The first day in Tibet, our guide instructed us to take it easy - no sightseeing or walking around too much. We needed to rest & acclimate to being at 12,000 feet. We took his advice & settled for a nice quiet dinner & a welcome Lhasa beer.
We were bushed from traveling, so we decided to call it an early night. Crawled into bed, lights out, deep contented sigh...
Turn to the right. Try the left. Uf! On my back, on my stomach. Back to the right side. Not sleeping. Close my eyes really tight. Think of Tibetan sheep jumping over Tibetan fences. Nothing. Not one wink the whole night.
The next day our guide asked us if we slept well. No, we moaned. Did you have beer? Yes, we muttered. You shouldn't have beer, he chided. Good to know. The next night we avoided the beer & were able to sleep much better.

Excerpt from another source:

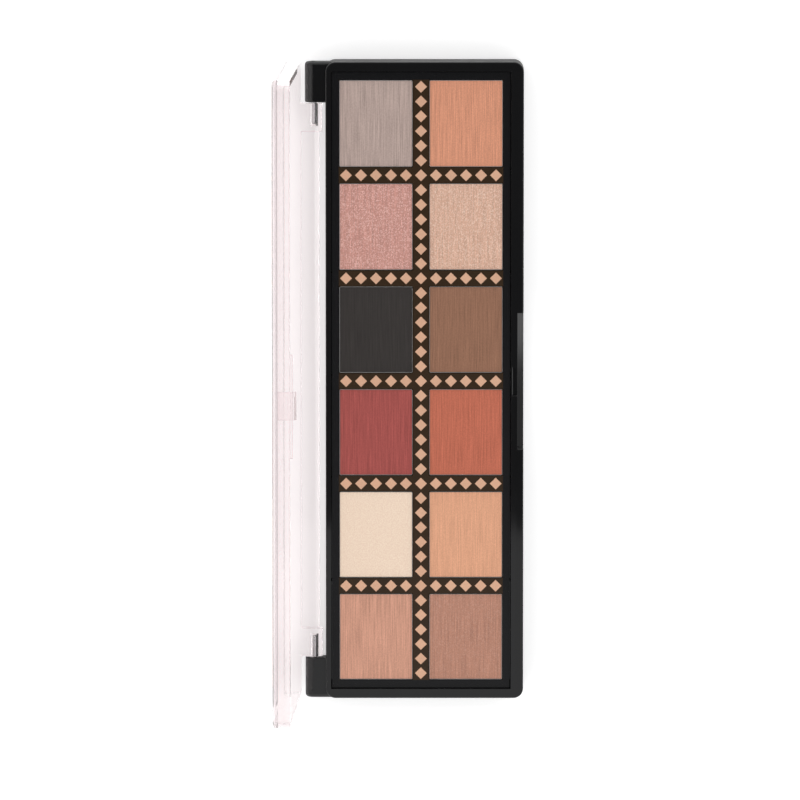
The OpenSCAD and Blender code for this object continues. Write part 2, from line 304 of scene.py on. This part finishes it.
def grown(tree, name, **values):
    """The plain mesh that a geometry tree makes with these input values, as a new object."""
    holder = bpy.data.objects.new(name + " maker", bpy.data.meshes.new(name + " maker"))
    bpy.context.scene.collection.objects.link(holder)
    maker = holder.modifiers.new("maker", "NODES")
    maker.node_group = tree
    sockets = {item.name: item.identifier for item in tree.interface.items_tree if item.in_out == "INPUT"}
    for label, value in values.items():
        maker[sockets[label.replace("_", " ")]] = value
    bpy.context.view_layer.update()
    graph = bpy.context.evaluated_depsgraph_get()
    mesh = bpy.data.meshes.new_from_object(holder.evaluated_get(graph), depsgraph=graph)
    holder.modifiers.remove(maker)
    bpy.data.objects.remove(holder)
    mesh.name = name
    piece = bpy.data.objects.new(name, mesh)
    bpy.context.scene.collection.objects.link(piece)
    return piece


def diamond_runs(material):
    """Geometry tree: one bevelled diamond on each point of a long run and of a grid of cross runs."""
    tree, given, result = group_with(
        "diamond runs", ("Step", "Vector"), ("Middle", "Vector"), ("Row Pitch", "Float"), ("Rows", "Int"),
        ("Along", "Int"), ("Across", "Int"), ("Size", "Float"), ("Thickness", "Float"), ("Bevel", "Float"),
    )
    get = given.outputs
    step = node_in(tree, "ShaderNodeSeparateXYZ", {0: get["Step"]})
    along = maths(tree, "MULTIPLY", get["Along"], step.outputs[0])
    step_x = node_in(tree, "ShaderNodeCombineXYZ", {0: step.outputs[0]})
    start_x = node_in(tree, "ShaderNodeCombineXYZ", {0: maths(tree, "MULTIPLY", along, -1.0)})
    long_run = node_in(
        tree, "GeometryNodeMeshLine",
        {
            "Count": maths(tree, "MULTIPLY_ADD", get["Along"], 2.0, 1.0),
            "Start Location": start_x.outputs[0], "Offset": step_x.outputs[0],
        },
    )
    cross_runs = node_in(
        tree, "GeometryNodeMeshGrid",
        {
            "Size X": maths(tree, "MULTIPLY", maths(tree, "SUBTRACT", get["Rows"], 2.0), get["Row Pitch"]),
            "Size Y": maths(tree, "MULTIPLY", maths(tree, "MULTIPLY", get["Across"], 2.0), step.outputs[1]),
            "Vertices X": maths(tree, "SUBTRACT", get["Rows"], 1.0),
            "Vertices Y": maths(tree, "MULTIPLY_ADD", get["Across"], 2.0, 1.0),
        },
    )
    place = node_in(tree, "GeometryNodeInputPosition").outputs[0]
    across = node_in(tree, "ShaderNodeSeparateXYZ", {0: place}).outputs[1]
    shared = maths(tree, "LESS_THAN", maths(tree, "ABSOLUTE", across), ON_AXIS)
    outer_runs = node_in(
        tree, "GeometryNodeDeleteGeometry",
        {"Geometry": cross_runs.outputs["Mesh"], "Selection": shared}, domain="POINT", mode="ALL",
    )
    points = node_in(tree, "GeometryNodeJoinGeometry")
    tree.links.new(long_run.outputs[0], points.inputs[0])
    tree.links.new(outer_runs.outputs[0], points.inputs[0])
    radius = maths(tree, "DIVIDE", get["Size"], 2.0)
    diamond = node_in(
        tree, "GeometryNodeMeshCone",
        {
            "Vertices": 4, "Radius Top": maths(tree, "SUBTRACT", radius, get["Bevel"]),
            "Radius Bottom": radius, "Depth": get["Thickness"],
        },
    )
    stamped = node_in(
        tree, "GeometryNodeInstanceOnPoints", {"Points": points.outputs[0], "Instance": diamond.outputs[0]}
    )
    # Each diamond gets a random tone: a painted reflection, lighter or darker as if it caught the light
    # differently.
    tone = node_in(
        tree, "FunctionNodeRandomValue", {2: FOIL_REFLECTION_TONES[0], 3: FOIL_REFLECTION_TONES[1], "Seed": FOIL_SEED},
        data_type="FLOAT",
    )
    marked = node_in(
        tree, "GeometryNodeStoreNamedAttribute",
        {"Geometry": stamped.outputs[0], "Name": "tone", "Value": tone.outputs[1]},
        data_type="FLOAT", domain="INSTANCE",
    )
    moved = node_in(
        tree, "GeometryNodeTranslateInstances", {0: marked.outputs[0], "Translation": get["Middle"]}
    )
    real = node_in(tree, "GeometryNodeRealizeInstances", {0: moved.outputs[0]})
    painted = node_in(tree, "GeometryNodeSetMaterial", {0: real.outputs[0], "Material": material})
    tree.links.new(painted.outputs[0], result.inputs[0])
    return tree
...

It was the third day that really affected me, though. We had been out in the sun for two days, without a thick atmosphere or layer of pollution to protect us from the sun's rays. By the end of the day, I felt weak, lightheaded & a little nauseous. I spent the afternoon in bed with a slight fever, & that evening I skipped dinner altogether.
It took a few more days after that before I felt normal again. By the end of the week, I didn't notice the altitude at all. I started to wonder if going back down would have an affect on us, since we were now used to being so high up. But it turns out that altitude sickness only works one way. Thank goodness.